PayPal's Margin Cut Sends Shares Down, But AI Strategy Offers Promise

PayPal's Margin Cut Sends Shares Down, But AI Strategy Offers Promise

 


PayPal Holdings Inc recently cut its outlook for annual adjusted operating margin, causing its shares to drop by 5% in after-hours trading. The company reduced its adjusted operating margin expansion forecast from 125 basis points to 100 basis points for the year.

Investors are concerned that PayPal's high-margin business, the branded checkout button, may be losing market share to Apple. In addition, the current high-interest rate environment has caused lower-income customers to cut back on expensive purchases.

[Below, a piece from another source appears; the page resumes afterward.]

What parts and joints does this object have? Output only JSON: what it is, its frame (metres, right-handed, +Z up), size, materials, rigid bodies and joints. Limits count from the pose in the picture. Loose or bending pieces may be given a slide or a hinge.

Despite the reduction in operating margin outlook, PayPal raised its full-year adjusted profit forecast due to strong e-commerce trends and cost cuts. The company now expects adjusted profit growth of approximately 20% to $4.95 per share, exceeding analysts' estimates.

PayPal is also focused on artificial intelligence (AI) to accelerate its productivity initiatives. The company plans to use generative AI to add features for merchants and consumers on its platform while also lowering costs. CEO Dan Schulman believes AI will significantly reduce expenses for years to come.

PayPal's revenue increased 10% on a forex-neutral basis to $7.04 billion in the first quarter. The company continues to focus on lowering expenses while navigating the impact of inflation on consumer spending.

Overall, while PayPal's operating margin forecast reduction has caused some concern among investors, the company's strong profit growth forecast and push towards AI suggest a promising future for the payments firm.